The Origin of Giant Electrostriction in Gd-Doped Ceria as Studied by Modulation Excitation X-ray Absorption Spectroscopy

Electromechanical materials, such as piezoelectrics and electrostrictors, are ubiquitous. Recently, an unusually large electrostriction effect, which exceeds that of most common electrostrictors, was found in gadolinium-doped ceria thin films. It is likely to be explained by the dynamic response of oxygen vacancies to external electric field. Verifying this hypothesis is very challenging, as it is required to detect local atomic rearrangement at the 0.01 {\AA} scale. Conventional structural methods have neither elemental specificity nor spatial sensitivity to such structural changes. We applied Quick Extended X-Ray Absorption Fine Structure used in the Modulation Excitation mode to directly observe the dynamic response of the Ce and Gd local environments to the electric field.
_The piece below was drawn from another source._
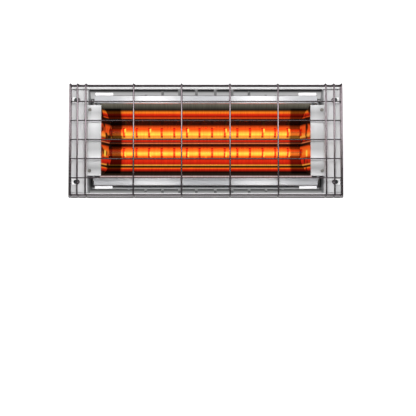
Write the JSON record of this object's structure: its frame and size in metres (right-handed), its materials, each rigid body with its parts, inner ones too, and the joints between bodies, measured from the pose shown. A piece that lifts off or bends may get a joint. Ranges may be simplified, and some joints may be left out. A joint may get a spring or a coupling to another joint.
{
  "type": "infrared heat lamp warmer",
  "caption": "Twin-lamp infrared food warmer head: folded vented housing, twin-trough mirror, ruby quartz lamps and a welded wire guard.",
  "frame": {"origin": "centre of the back panel's outer face", "axes": "+X along the lamps, +Z from the back panel towards the guard, the way the lamps face"},
  "size_m": [0.4548, 0.1888, 0.1222],
  "materials": {
    "silver_paint": "silver-grey powder coat, satin",
    "guard_wire": "bright chromed steel wire",
    "bright_plate": "bright plate",
    "dark_screw": "blackened steel",
    "mirror_sheet": "bright rolled aluminium mirror sheet",
    "brushed_sheet": "brushed aluminium sheet",
    "zinc_screw": "zinc plated",
    "galvanised_sheet": "galvanised sheet",
    "ruby_quartz": "ruby-coated quartz",
    "hot_tungsten": "glowing coil",
    "tungsten_wire": "dark support wire",
    "white_ceramic": "matte steatite",
    "contact_brass": "drawn brass",
    "spring_steel": "spring wire",
    "glass_sleeve": "braided glass-fibre sleeve",
    "grommet_rubber": "black rubber"
  },
  "bodies": {
    "heater": {"bulkhead_left": "galvanised_sheet", "bulkhead_right": "galvanised_sheet", "cable_grommet": "grommet_rubber", "contact_tabs": "contact_brass", "earth_nut": "zinc_screw", "earth_stud": "zinc_screw", "end_cap_screws": "zinc_screw", "end_cover_left": "silver_paint", "end_cover_right": "silver_paint", "feed_lead_lower": "glass_sleeve", "feed_lead_upper": "glass_sleeve", "fixed_contacts": "contact_brass", "guard_clips": "bright_plate", "guard_cross_wires": "guard_wire", "guard_end_wires": "guard_wire", "guard_frame": "guard_wire", "guard_long_wires": "guard_wire", "guard_lugs": "guard_wire", "guard_screws": "dark_screw", "guard_side_wires": "guard_wire", "hanger_screws": "zinc_screw", "heat_shield": "galvanised_sheet", "holder_bracket_left": "galvanised_sheet", "holder_bracket_right": "galvanised_sheet", "holder_screws": "zinc_screw", "housing_shell": "silver_paint", "lamp_holder_lower_left": "white_ceramic", "lamp_holder_lower_right": "white_ceramic", "lamp_holder_upper_left": "white_ceramic", "lamp_holder_upper_right": "white_ceramic", "lamp_lower_spring": "spring_steel", "lamp_upper_spring": "spring_steel", "mounting_nuts": "galvanised_sheet", "reflector": "mirror_sheet", "reflector_end_cap_left": "brushed_sheet", "reflector_end_cap_right": "brushed_sheet", "reflector_hangers": "galvanised_sheet", "return_lead_lower": "glass_sleeve", "return_lead_upper": "glass_sleeve", "side_rivets": "silver_paint", "terminal_block": "white_ceramic", "terminal_clamps": "contact_brass", "terminal_screws": "zinc_screw", "wire_saddles": "white_ceramic"},
    "lamp_upper": {"lamp_upper_tube": "ruby_quartz", "lamp_upper_filament": "hot_tungsten", "lamp_upper_supports": "tungsten_wire", "lamp_upper_caps": "white_ceramic", "lamp_upper_buttons": "contact_brass", "lamp_upper_plunger": "contact_brass"},
    "lamp_lower": {"lamp_lower_tube": "ruby_quartz", "lamp_lower_filament": "hot_tungsten", "lamp_lower_supports": "tungsten_wire", "lamp_lower_caps": "white_ceramic", "lamp_lower_buttons": "contact_brass", "lamp_lower_plunger": "contact_brass"}
  },
  "joints": [
    {"name": "lamp_upper_slide", "type": "slide", "parent": "heater", "child": "lamp_upper", "axis": [1, 0, 0], "range_m": [0, 0.003], "stiffness_N_per_m": 2000, "springref_m": -0.002, "deforming": ["lamp_upper_spring"]},
    {"name": "lamp_lower_slide", "type": "slide", "parent": "heater", "child": "lamp_lower", "axis": [1, 0, 0], "range_m": [0, 0.003], "stiffness_N_per_m": 2000, "springref_m": -0.002, "deforming": ["lamp_lower_spring"]}
  ]
}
While using periodic stimulation of the films by electric field in situ, we detected X-ray absorption spectra at the Ce and Gd absorption edges, thus enhancing the sensitivity to electro-active species. Our model of electromechanical activity in this system attributes it to a relatively small population of Ce ions with anomalously short Ce-O bonds formed near the oxygen vacancies. This finding suggests that other oxides with a large concentration of vacancies may exhibit even larger electrostriction.